2. A method according to claim 1 wherein the top element is formed with a downwardly opening channel for receiving the hot melt material and a tubular end portion of the plastic container including the top sealing surface.

3. A method according to claim 1 wherein the plastic container is newly molded and the top element is applied as the plastic container moves from a molding apparatus.

4. A method according to claim 3 wherein the plastic container with the top element thereon is inspected, and when a defect is found the plastic container and top element are reheated and the top element is removed from the plastic container for salvage.
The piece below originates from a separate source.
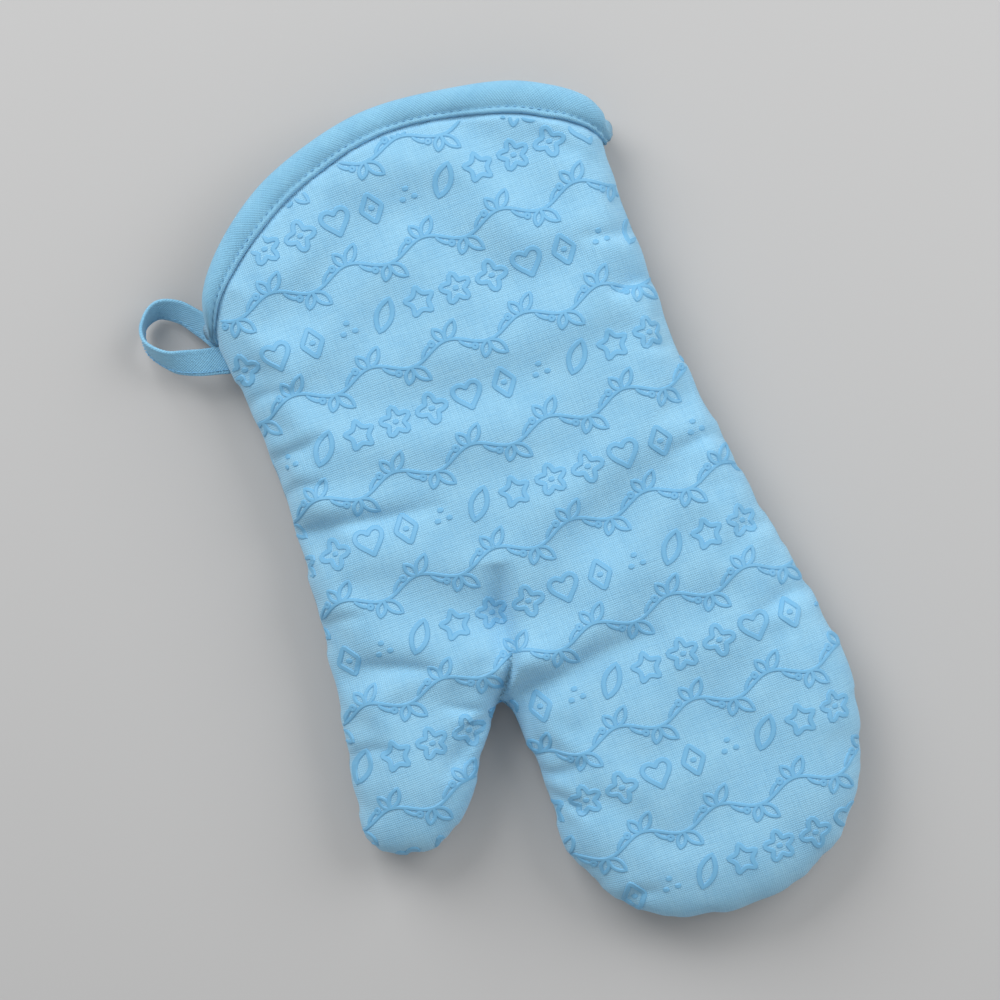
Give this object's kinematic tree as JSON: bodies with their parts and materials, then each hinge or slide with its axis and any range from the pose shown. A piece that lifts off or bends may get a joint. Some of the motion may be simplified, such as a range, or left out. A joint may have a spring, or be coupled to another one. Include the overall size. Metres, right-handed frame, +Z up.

5. A method according to claim 1 wherein the plastic container with the top element thereon is inspected, and when a defect is found the plastic container and top element are reheated and the top element is removed from the plastic container for salvage.

6. A method according to claim 1 wherein the hot melt material is applied to the top element as a one-piece continuous ring containing a predetermined volume of the hot hot melt material.